Back in 1991 I wrote an article which was published in the Numismatics International Bulletin, entitled Care For Your Cash. I am starting my new blog Oriental Cash with a reprint of that article, including images in color, which could not be published back in 1991 in the black and white hardcopy format. I hope my fellow collectors and students of Oriental Cash will find this helpful.

Improper Cleaning Methods
Recently I had an unpleasant experience with a customer of mine. Some coins that he returned by mail were not the ones I had sent him, or so I thought at first.
They had been badly scraped or sanded, the scratches running every which way. A few of them were only slightly damaged, and I could tell that they were the original coins, though spoiled. I wrote to him, asking for an explanation. In his reply, he confessed that through ignorance he returned a few of the coins after sanding them. He wrote, "As I've said, I'm new to cash coins. I saw them full of green stuff [verdigris] that was covering the design of the coins, and I tried to remove it. I also sanded all the coins I did keep." Whatever else he said, it was the last statement that really bothered me. I had sent him, on approval, several very special pieces with exceptionally attractive patinas, including one with amethyst color. To think that he may have sanded that piece!

The Value of Patina
(pronounced păt′i·na, not pa·tē′na)
When I first started buying cash from suppliers in the Far East, I mentioned that I would be acid-cleaning some of the coins. From one dealer I received an emphatic warning never to use acid to clean cash, only cleanser and a brush. I could see his point, but because we in the West do not have the æsthetic sensibilities of Orientals, I have continued to use acid to clean cash—but only those that would otherwise be of no use at all.

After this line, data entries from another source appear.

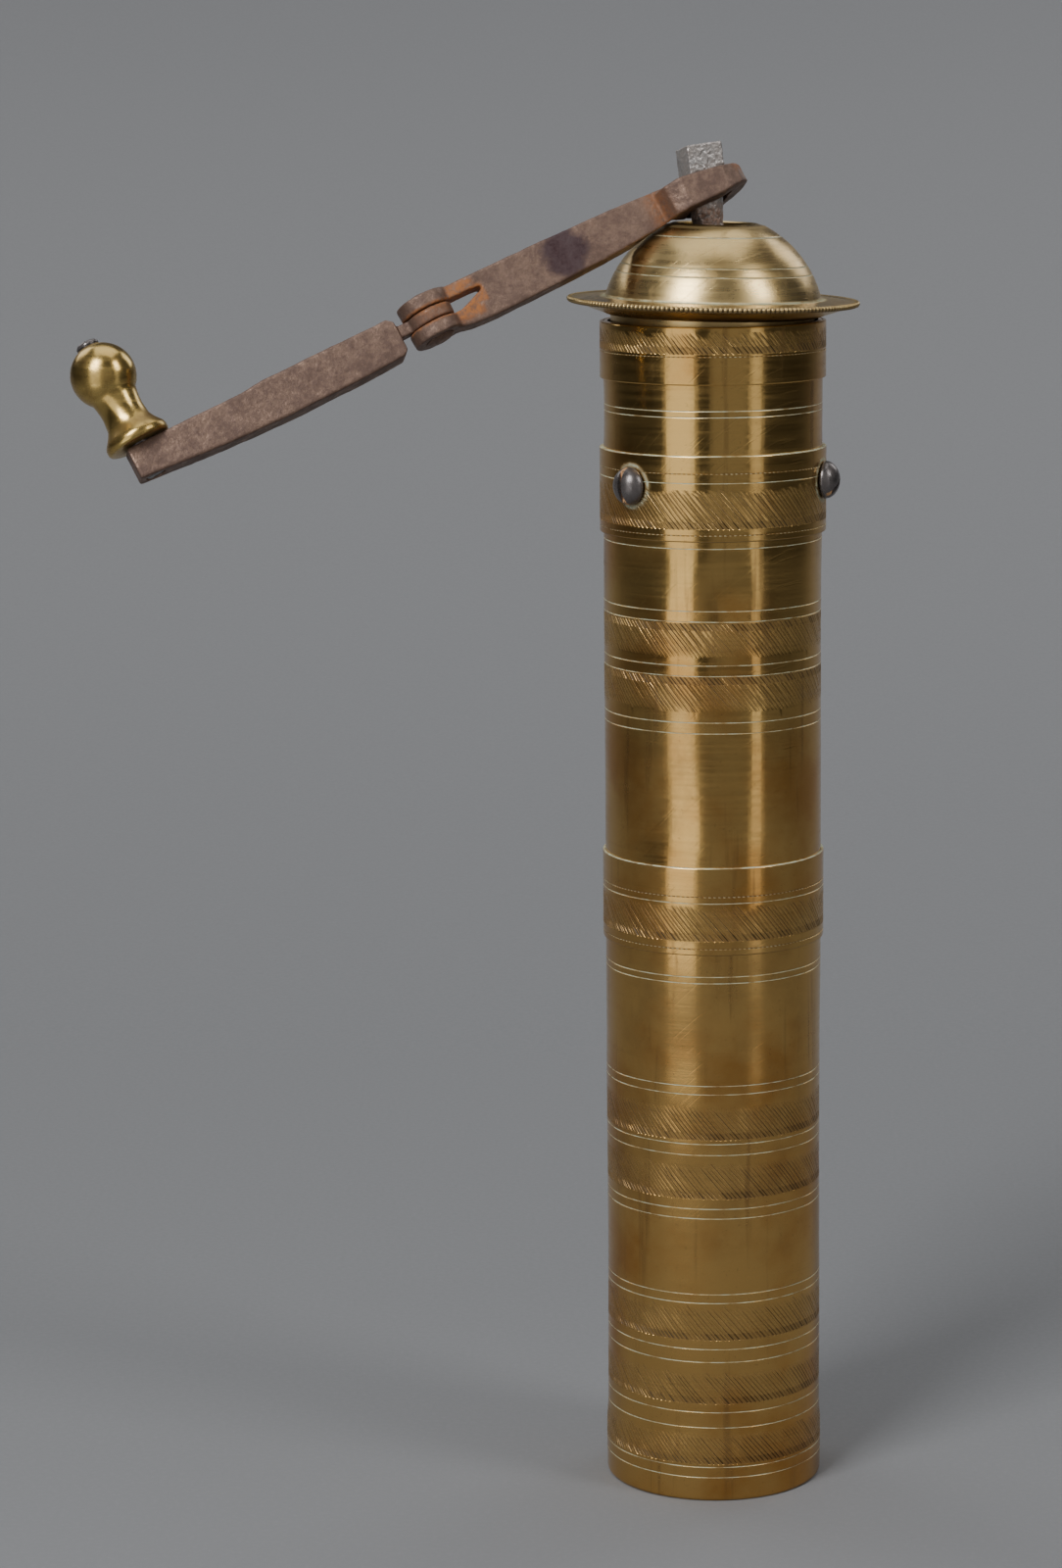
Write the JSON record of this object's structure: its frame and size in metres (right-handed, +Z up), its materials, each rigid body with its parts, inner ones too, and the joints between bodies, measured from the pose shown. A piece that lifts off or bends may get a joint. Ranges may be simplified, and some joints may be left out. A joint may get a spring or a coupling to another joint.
{
  "type": "pepper mill",
  "caption": "Tall cylindrical brass hand mill: receiving cup, plug-in grinder barrel, lift-off domed lid and a folding iron crank with a turned knob.",
  "frame": {"origin": "centre of the base's underside, on the surface that the mill stands on", "axes": "+Z up along the tubes and the spindle; -Y is the front, and the crank points to -X at rest"},
  "size_m": [0.1746, 0.0838, 0.3129],
  "materials": {
    "tube_brass": "worn patinated polish",
    "lid_brass": "satin turned",
    "knob_brass": "hand-polished",
    "forged_iron": "forged, rusted brown",
    "spindle_iron": "pitted bare iron",
    "screw_steel": "darkened steel",
    "burr_iron": "as cast"
  },
  "bodies": {
    "cup": {"cup_tube": "tube_brass", "cup_floor": "tube_brass", "cup_mouth_band": "tube_brass"},
    "barrel": {"barrel_tube": "tube_brass", "barrel_band": "tube_brass", "hopper_tube": "tube_brass", "hopper_mouth_band": "tube_brass", "grinder_screw_left": "screw_steel", "grinder_screw_right": "screw_steel", "grinder_screw_back": "screw_steel", "stator_burr": "burr_iron", "upper_yoke": "forged_iron", "lower_yoke": "forged_iron", "upper_yoke_screw_left": "screw_steel", "upper_yoke_screw_right": "screw_steel", "lower_yoke_screw_left": "screw_steel", "lower_yoke_screw_right": "screw_steel"},
    "spindle": {"spindle": "spindle_iron", "rotor_burr": "burr_iron", "rotor_pin": "screw_steel"},
    "adjuster": {"adjusting_screw": "screw_steel"},
    "lid": {"lid_dome": "lid_brass", "lid_brim": "lid_brass", "lid_skirt": "lid_brass"},
    "crank": {"inner_arm": "forged_iron", "fold_rivet": "forged_iron"},
    "crank_tip": {"outer_arm": "forged_iron", "knob_pin": "forged_iron"},
    "knob": {"knob": "knob_brass"}
  },
  "joints": [
    {"name": "barrel_lift", "type": "slide", "parent": "cup", "child": "barrel", "axis": [0, 0, 1], "range_m": [0, 0.03]},
    {"name": "spindle_turn", "type": "hinge", "parent": "barrel", "child": "spindle", "pos_m": [0, 0, 0.25], "axis": [0, 0, 1], "continuous": true},
    {"name": "adjuster_turn", "type": "hinge", "parent": "barrel", "child": "adjuster", "pos_m": [0, 0, 0.2], "axis": [0, 0, 1], "range_deg": [-180, 180]},
    {"name": "handle_lift", "type": "slide", "parent": "spindle", "child": "crank", "axis": [-0.1253, 0, 0.9921], "range_m": [0, 0.035]},
    {"name": "lid_lift", "type": "slide", "parent": "barrel", "child": "lid", "axis": [-0.0436, 0, 0.999], "range_m": [0, 0.035]},
    {"name": "arm_fold", "type": "hinge", "parent": "crank", "child": "crank_tip", "pos_m": [-0.06297, -0.02208, 0.27453], "axis": [-0.4765, 0.2304, 0.8485], "range_deg": [-140, 140]},
    {"name": "knob_spin", "type": "hinge", "parent": "crank_tip", "child": "knob", "pos_m": [-0.12569, -0.04354, 0.24914], "axis": [-0.4765, 0.2304, 0.8485], "continuous": true}
  ],
  "couplings": [
    {"joint": "lid_lift", "follows": "handle_lift", "ratio": 1}
  ]
}
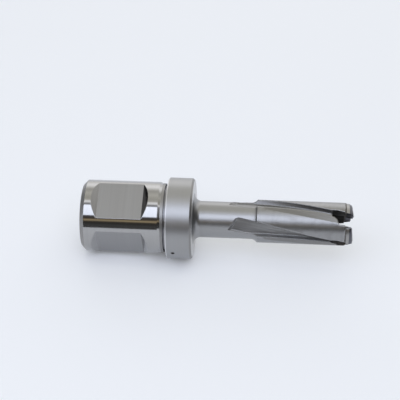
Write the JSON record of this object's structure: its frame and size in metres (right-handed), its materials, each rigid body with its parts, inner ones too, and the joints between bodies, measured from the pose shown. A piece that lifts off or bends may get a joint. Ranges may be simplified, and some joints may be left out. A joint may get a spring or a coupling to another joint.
{
  "type": "annular cutter",
  "caption": "Hollow fluted cutter with brazed carbide tips, a thinner neck, a collar and a clamping shank with two flats.",
  "frame": {"origin": "centre of the shank's end face, which the cutter stands on", "axes": "+Z along the axis from the shank's end to the cutting end; the two clamping flats face -X and -Y"},
  "size_m": [0.0216, 0.0216, 0.0715],
  "materials": {
    "tool_steel": "shank ground bright, flats milled, collar and neck satin, barrel ground",
    "carbide": "ground cemented carbide"
  },
  "bodies": {
    "root": {"cutter_body": "tool_steel", "carbide_tip_1": "carbide", "carbide_tip_2": "carbide", "carbide_tip_3": "carbide", "carbide_tip_4": "carbide"}
  },
  "joints": []
}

Something that Western collectors must be taught is the value of patina. We are so accustomed to the verdigris and unattractive discoloration that sometimes mars our own classical specimens that we lack the sensitivity to color that cash collecting gratifies. Cash, due to their age and environmental factors, come in a wide spectrum of patina colors: Everything from chalky-white to soot-black tones the coins. The usual patinas are either brown or green. We are used to these, as Western coins exhibit the same colors, but there are others.

Red-brown and blue-green often occur in the same coin, with a light yellow-white clay crust in the fields, producing an "earth and sky" effect. Powdery light-blue, or green, or even salmon-pink will occasionally color the field of a cash. Bright-orange is another, usually with dark-brown rims and characters. My favorite is the scarce purple patina, which varies from light grey-lilac and powdery to rich red-violet with actual crystals forming in the recesses, called amethyst.

Do I sound like a connoisseur savoring a vintage wine? Well, there is a lot to appreciate in cash collecting that cannot be found elsewhere. Cash collecting appeals to the artistic and antiquarian instincts equally, and it sharpens them. After having said all this, I must come to the real reason for this article—the proper care of oriental square-holed cash.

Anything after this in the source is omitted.